Asked for confirmation, Sidharta only said: "We have done everything and followed all the mining procedures." According to the TEMPO source, the area where the landslide occurred was known to be a gold-bearing formation and was therefore mined to the limit. Dynamite was used to speed up the work. As a result, said the source, the earth shook, triggering the landslide.

"The landslide was not caused by nature, but by man's neglect," the source claimed. Sidharta denied the charge, saying: "If they say the landslide was caused by the use of dynamite, I say that is not true."

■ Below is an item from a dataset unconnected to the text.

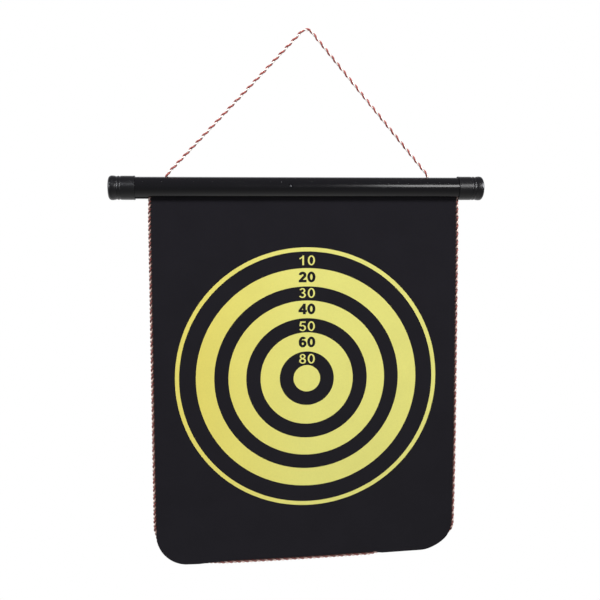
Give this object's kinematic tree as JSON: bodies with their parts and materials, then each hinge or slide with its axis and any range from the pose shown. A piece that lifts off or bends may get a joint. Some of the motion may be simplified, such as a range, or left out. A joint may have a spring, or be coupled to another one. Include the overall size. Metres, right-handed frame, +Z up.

Suyartono, Technical Director for Minerals and Coal at the Department of Mines & Energy said the government wanted Freeport operation to return to normal. Each year, he said, Freeport pays US$178 million in revenues to the government, including US$145 million in taxes and US$33 million in non-tax payments. Suyartono added that the company also accounts for 97.4 percent of gross regional domestic product in Timika. Up to one-quarter of 17,000 people employed by Freeport are native Papuans.

But these figures, says Andreas Anggaibak, a native Papuan of the Amungme tribe, have been obtained at the expense of a falling quality of the environment. Thousands of hectares of land have been contaminated by Freeport tailings, he says. Not to mention the large number of flora and fauna killed in the process. Rivers which used to flow with clear water are now turbid like condensed milk. "People who used to live off products from the rivers and forests now can no longer do so," says Andreas.

Reforestation programs carried out by Freeport are not equal to the damage done to the environment. "Freeport planted casuarina trees where sago palm trees were before. We Papuans eat sago, not casuarina," says Andreas.